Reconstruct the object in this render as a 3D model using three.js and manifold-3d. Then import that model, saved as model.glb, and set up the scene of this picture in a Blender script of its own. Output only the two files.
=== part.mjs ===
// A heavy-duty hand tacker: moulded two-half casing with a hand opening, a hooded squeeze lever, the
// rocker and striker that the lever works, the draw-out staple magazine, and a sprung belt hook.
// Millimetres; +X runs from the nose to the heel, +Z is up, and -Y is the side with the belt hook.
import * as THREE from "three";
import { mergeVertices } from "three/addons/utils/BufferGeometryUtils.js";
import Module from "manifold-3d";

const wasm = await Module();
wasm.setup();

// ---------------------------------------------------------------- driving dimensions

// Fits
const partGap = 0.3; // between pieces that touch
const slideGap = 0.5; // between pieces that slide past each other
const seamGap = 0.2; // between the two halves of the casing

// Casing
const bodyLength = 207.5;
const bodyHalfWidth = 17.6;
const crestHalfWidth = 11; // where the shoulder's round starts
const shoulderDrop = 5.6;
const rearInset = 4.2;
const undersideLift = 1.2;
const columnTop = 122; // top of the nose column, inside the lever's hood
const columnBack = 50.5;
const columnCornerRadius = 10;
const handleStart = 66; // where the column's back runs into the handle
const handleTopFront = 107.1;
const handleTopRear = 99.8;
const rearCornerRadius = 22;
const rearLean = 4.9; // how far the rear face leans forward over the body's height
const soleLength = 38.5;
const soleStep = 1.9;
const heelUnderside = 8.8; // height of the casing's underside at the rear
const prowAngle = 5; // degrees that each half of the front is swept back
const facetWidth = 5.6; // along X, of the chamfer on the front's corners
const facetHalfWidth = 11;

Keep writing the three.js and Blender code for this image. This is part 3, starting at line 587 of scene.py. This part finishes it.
== == ==
### WHAT YOU SHOULD DO:
Reproduce each entry above exactly, keeping every word.

### COMPLETE RESPONSE:
Reconstruct the object in this render as a 3D model using three.js and manifold-3d. Then import that model, saved as model.glb, and set up the scene of this picture in a Blender script of its own. Output only the two files.
=== part.mjs ===
// A heavy-duty hand tacker: moulded two-half casing with a hand opening, a hooded squeeze lever, the
// rocker and striker that the lever works, the draw-out staple magazine, and a sprung belt hook.
// Millimetres; +X runs from the nose to the heel, +Z is up, and -Y is the side with the belt hook.
import * as THREE from "three";
import { mergeVertices } from "three/addons/utils/BufferGeometryUtils.js";
import Module from "manifold-3d";

const wasm = await Module();
wasm.setup();

// ---------------------------------------------------------------- driving dimensions

// Fits
const partGap = 0.3; // between pieces that touch
const slideGap = 0.5; // between pieces that slide past each other
const seamGap = 0.2; // between the two halves of the casing

// Casing
const bodyLength = 207.5;
const bodyHalfWidth = 17.6;
const crestHalfWidth = 11; // where the shoulder's round starts
const shoulderDrop = 5.6;
const rearInset = 4.2;
const undersideLift = 1.2;
const columnTop = 122; // top of the nose column, inside the lever's hood
const columnBack = 50.5;
const columnCornerRadius = 10;
const handleStart = 66; // where the column's back runs into the handle
const handleTopFront = 107.1;
const handleTopRear = 99.8;
const rearCornerRadius = 22;
const rearLean = 4.9; // how far the rear face leans forward over the body's height
const soleLength = 38.5;
const soleStep = 1.9;
const heelUnderside = 8.8; // height of the casing's underside at the rear
const prowAngle = 5; // degrees that each half of the front is swept back
const facetWidth = 5.6; // along X, of the chamfer on the front's corners
const facetHalfWidth = 11;

Keep writing the three.js and Blender code for this image. This is part 3, starting at line 587 of scene.py. This part finishes it.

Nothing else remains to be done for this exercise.